05/27/2014 08:25 am ET Updated Jul 27, 2014

Talking About America's Original Sin

It was inevitable; and, unavoidable. Sooner or later, the 24/7 invisible and unacknowledged issue in every American household would move from the shadows into the sunlight of morality and human decency once again: a national DISCUSSION about REPARATIONS for the successor generation of African-Americans whose ancestors, as slaves, provided centuries of unpaid labor toward the creation of the national wealth of the United States.

"250 years of slavery, 90 years of Jim Crow, 60 years of separate but equal, 35 years of state-sanctioned redlining. Until we reckon with the compounding moral debts of our ancestors, America will never be whole. THE CASE FOR REPARATIONS." This is the cover article by Ta-Nehisi Coates in the June 2014 issue of The Atlantic magazine.

"American prosperity was built on two and a half centuries of slavery, a deep wound that has never been healed or fully atoned for... Until America reckons with the moral debt it has accrued -and the practical damage it has done-- to generations of black Americans, it will fail to live up to its own ideals."

The magazine article, like the UK movie director Steve McQueen's Academy Award-winning motion picture 12 Years a Slave, has provoked widespread social media discussion about the institution of slavery and the continuing historical consequences, TODAY, of that legacy.

It has become a "rite of political passage" or measure of political maturity or sophistication among the so-called "Joshua generation" of African-American leaders to dismiss the issue of "reparations" as part of an outdated lexicon used by an earlier "Moses generation." Among the current Obama generation of political leaders, advisers and Democratic campaign speechwriters, "reparations" is no longer deemed "politically relevant." Understandably, the magnitude of the current annual rate of unemployment is immediately more meaningful.

In previous blogs we mentioned that I teach a 15-week course, "From Slavery to Obama," in the College of Arts & Sciences at the University of San Francisco. Economic data recited by Mr. Coates in his article is also referenced in our course. "In 1860, slaves were an asset were more than all of America's manufacturing, all of its railroads, all of the productive capacity of the United States put together."

Mr. Coates also cites Yale historian David W. Blight who wrote: "Slaves were the single largest, by far, financial asset of property in the entire American economy."

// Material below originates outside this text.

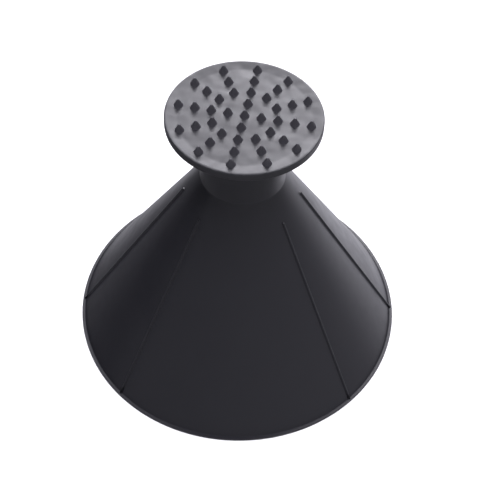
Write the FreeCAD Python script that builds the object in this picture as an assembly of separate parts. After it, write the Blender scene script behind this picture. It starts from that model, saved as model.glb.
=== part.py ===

The recent book Capital in the Twenty-First Century by French economist Thomas Piketty revealed to us the magnitude of the current disparity of wealth that has occurred in he United States during the last decades of the 20th century and the current 21st century. He reminds us that one family, the Waltons, who control the retail giant WalMart, now owns more wealth than the bottom 48 million families in America combined. Wealth inequality is back to the levels of wealth disparity portrayed in The Great Gatsby.

The article by Coates, the movie by Steve Queen, and the Piketty book, collectively, provide us with an opportunity to reflect about a potential "national reckoning" that might lead to a" healing renewal" and a reclamation of America's soul related to the historical consequences of the legacy of slavery upon current 21st century America.

On June 4, 1965, President Lyndon B. Johnson delivered the Commencement speech at Howard University, a "historically Black College." During the course of his address the president said:

"You do not take a person who, for years, has been hobbled by chains and liberate him, bring him up to the starting line of a race and then say, 'you are free to compete with all the others,' and still justly believe that you have been completely fair. Thus it is not enough just to open the gates of opportunity. All our citizens must have the ability to walk through those gates."

In the April 29, 2014, 6-2 Supreme Court decision in Schuette vs. The Coalition To Defend Affirmative Action, Justice Sotomayor, in her dissenting opinion, wrote:

"In my colleagues' view, examining the racial impact of legislation only perpetuates racial discrimination... The way to stop discrimination on the basis of race is to speak openly and candidly on the subject of race, and to apply the Constitution with eyes wide open to the unfortunate effects of centuries of racial discrimination." (Emphasis added)

So, what does it say about us as a nation, when, on the one hand a mere DISCUSSION of the issue of reparations is characterized as "out of hand" by the same people who celebrate, in real time, today, the presence of Confederate flags and other memorabilia of slave owning states at their political rallies, in addition to their prominent display of personally carried guns?

"Reparations would mean the end of yelling 'patriotism' while waving a Confederate flag. Reparations would mean a revolution on the American consciousness, a reconciling of our self-image as the great democratizer with the facts of our history."

Moreover, what does it say about our Congress that for 20 consecutive years a proposal by Congressman John Conyers from Michigan, merely to create a commission to study the issue of reparations cannot get sufficient votes in committee to bring the proposal to the floor of the House for consideration and debate. Not a commission to consider paying any reparations; only a committee to STUDY the issue.

Thomas Jefferson, a slave owner, wrote about the institution of slavery: "I tremble for my country when I know that God is just."